The man who was burned in Tuesday’s boat explosion has been identified by the Mohave County Sheriff’s Office as David Lee Cramer, 55, of Lake Havasu City.

Cramer suffered significant burns to his lower extremities and he was flown to University Medical Center in Las Vegas for treatment, sheriff’s deputies said. Hospital staff declined to give an update on Cramer’s condition Wednesday evening.

Cramer was the only occupant aboard his 32-foot boat when for unknown reasons there was an explosion on the boat while he was about 100 yards from the shoreline of Site Five, north of the Site Six launch ramp on the Island.

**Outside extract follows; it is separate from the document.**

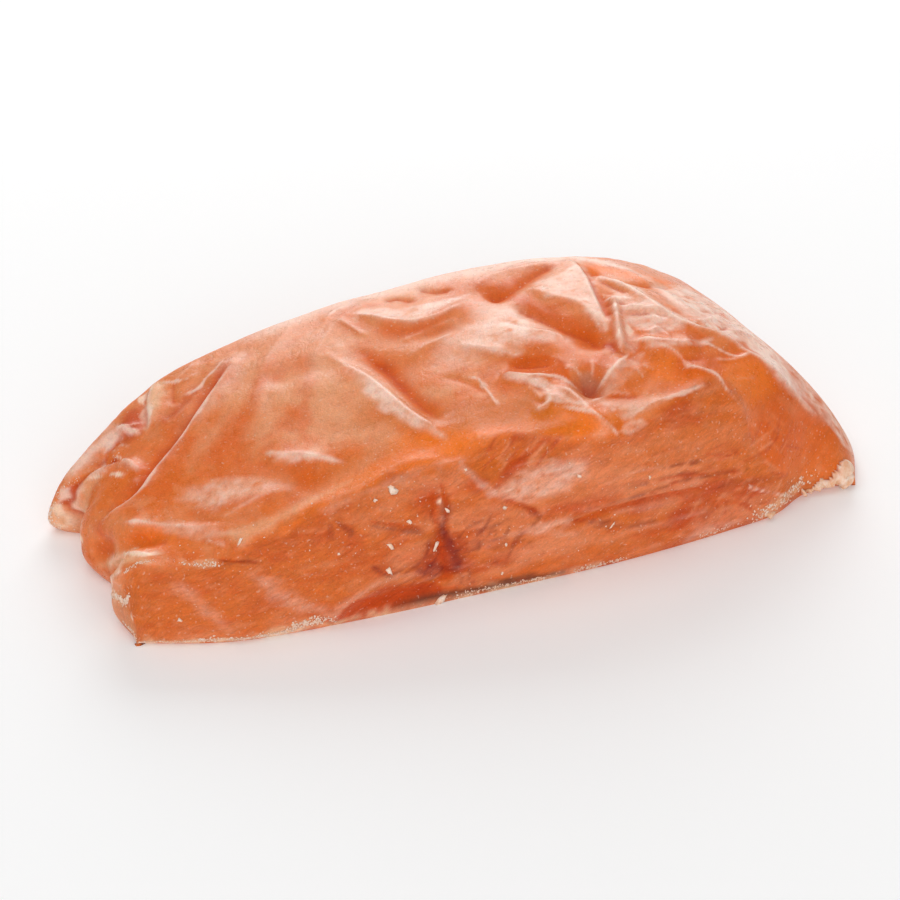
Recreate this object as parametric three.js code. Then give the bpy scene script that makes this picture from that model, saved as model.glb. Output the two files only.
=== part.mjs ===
// A skinless salmon portion: one block cut across a fillet, in one piece. The long front face is
// the knife's cut, where the muscle shows. The top, the far side and the ends are covered by the thin
// membrane that lay under the skin, drawn tight over the flesh in folds, creases and pits. The left
// end hangs in three tongues, and the right end runs out low and thin.
// Millimetres. +X runs along the cut face, +Y away from it and +Z up. The origin is the centre of the
// footprint's box, on the surface that the portion lies on.
import * as THREE from 'three';

// Size of the block
const LENGTH = 130;        // along the cut face, between the feet of the two ends
const LEFT_FOOT = 0.5;     // where the left end's foot stands, before its tongues

// Cross-sections along the length. "at" is the share of the length. "front" and "back" are the y of
// the two long edges of the footprint. "high" is the height over the front edge, the middle and the
// back edge.
const SECTIONS = [
  { at: 0.00, front: -1.5, back: 36.5, high: [12.5, 11.0, 7.8] },
  { at: 0.12, front: -7.1, back: 46.0, high: [14.0, 16.3, 16.2] },
  { at: 0.28, front: -9.5, back: 50.5, high: [19.0, 22.5, 20.2] },
  { at: 0.46, front: -10.6, back: 50.5, high: [24.0, 26.5, 23.6] },
  { at: 0.64, front: -11.2, back: 48.6, high: [25.5, 29.0, 25.8] },
  { at: 0.80, front: -10.1, back: 44.6, high: [22.0, 27.6, 25.0] },
  { at: 0.87, front: -8.9, back: 42.4, high: [17.8, 23.2, 22.0] },
  { at: 0.92, front: -5.8, back: 40.6, high: [14.0, 18.3, 18.2] },
  { at: 1.00, front: -5.6, back: 33.5, high: [5.5, 3.2, 1.8] },
];

// Outline of the left end, from the front edge (0) to the back edge (1): how far the flesh falls back
// from the foot line. The three low values are the tongues: near slab, middle lobe and far tip.
const TONGUES = [
  [0.00, 0.9], [0.10, -0.4], [0.20, -0.6], [0.28, 4.0], [0.38, 1.8],
  [0.62, -1.4], [0.73, 1.2], [0.80, 1.4], [0.90, -4.2], [1.00, -1.4],
];
const TONGUE_REACH = 0.055;   // share of the length in which the tongues fade into the block

// Outline of the right end, from the front edge (0) to the back edge (1): x of its foot
const RIGHT_FOOT = [[0, 129.0], [0.25, 133.2], [0.6, 130.4], [1, 126.6]];

// Walls round the block: how far each one leans in from foot to brim, and the share of the surface
// grid that it takes
const LEAN = { front: 6.5, back: 4.0, left: 5.0, right: 7.0 };
const WALL = { front: 0.27, back: 0.17, left: 0.08, right: 0.06 };
const BRIM = 2.5;            // roundness of the brim, as the power of a superellipse
// How far each wall draws in at its foot, under its own overhang, and the share of its height in
// which it does
const TUCK = { sides: 1.0, left: 1.4, right: 1.0 };
const TUCK_HEIGHT = { sides: 0.16, left: 0.4, right: 0.16 };
const CORNER = 0.6;          // share of the next wall's height below which a corner isn't drawn in
const END_WALLS = { left: 10.0, right: 8.0 };   // skin length counted over the two end walls

// Surface grid and relief
const CELLS_ALONG = 94;
const CELLS_AROUND = 60;
const CREST = 0.8;           // radius at the top of a fold
const LAP = 0.9;             // width of the slope where one layer laps over another
const RIM_FADE = 1.5;        // height above the resting surface within which the relief fades out
const RELIEF_SHARE = 0.75;   // share of every fold's and swell's rise that stands on the block
const CURVE_STEPS = 5;       // straight pieces between two points of a fold's line
const NORMAL_STEP = 0.004;   // grid share either side of a point, for the direction the skin faces
// How much farther than its nearest stretch another stretch of a line may be and still count: a
// least width, and a share of the distance
const BLEND = { least: 0.15, share: 0.12 };

// The sole: the flat rectangle in the middle of the underside that the portion rests on
const SOLE = { left: 22, right: 112, front: -2, back: 38 };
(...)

Lake Havasu City fire officials said Cramer escaped the fire by jumping from the boat and he was rescued by bystanders traveling nearby in a pontoon boat who saw Cramer floating next to the fully engulfed boat.

Cramer was taken to the Site Six launch ramp where he was treated by medical responders before being taken to Havasu Regional Medical Center. He was flown to Las Vegas shortly after.

The boat fire spread to nearby brush and the damage was contained to a 4-by-15-foot area. No one else was injured in the incident.

Fire officials said Cramer is known to occupy the Site Six area and lives on the boat destroyed in the fire. He was hospitalized in April for superficial burns he sustained while working on the same boat at Site Six and his boat was known to have issues in the past.

This was the second boat fire in the span of a week on Lake Havasu. The other boat explosion happened Saturday and left two with minor injuries.

Battalion Chief Mike Quijada urges boaters to continue common safety practices when operating any vessels.

Improper ventilation when starting a boat is the most common cause of boat fires, Quijada said.

“Don’t forget to turn on the boat’s blower and clear out the engine compartment before starting a boat,” Quijada said. “Make sure the blower is operational and use it every time you start the engine.”

Other common mistakes boaters make that lead to fires include storing fuel on the boat and smoking when there are pressurized cylinders present, such as a propane tank.

Quijada asks boaters to also be mindful of potential electrical issues by making sure all the boat’s ground wires are tight.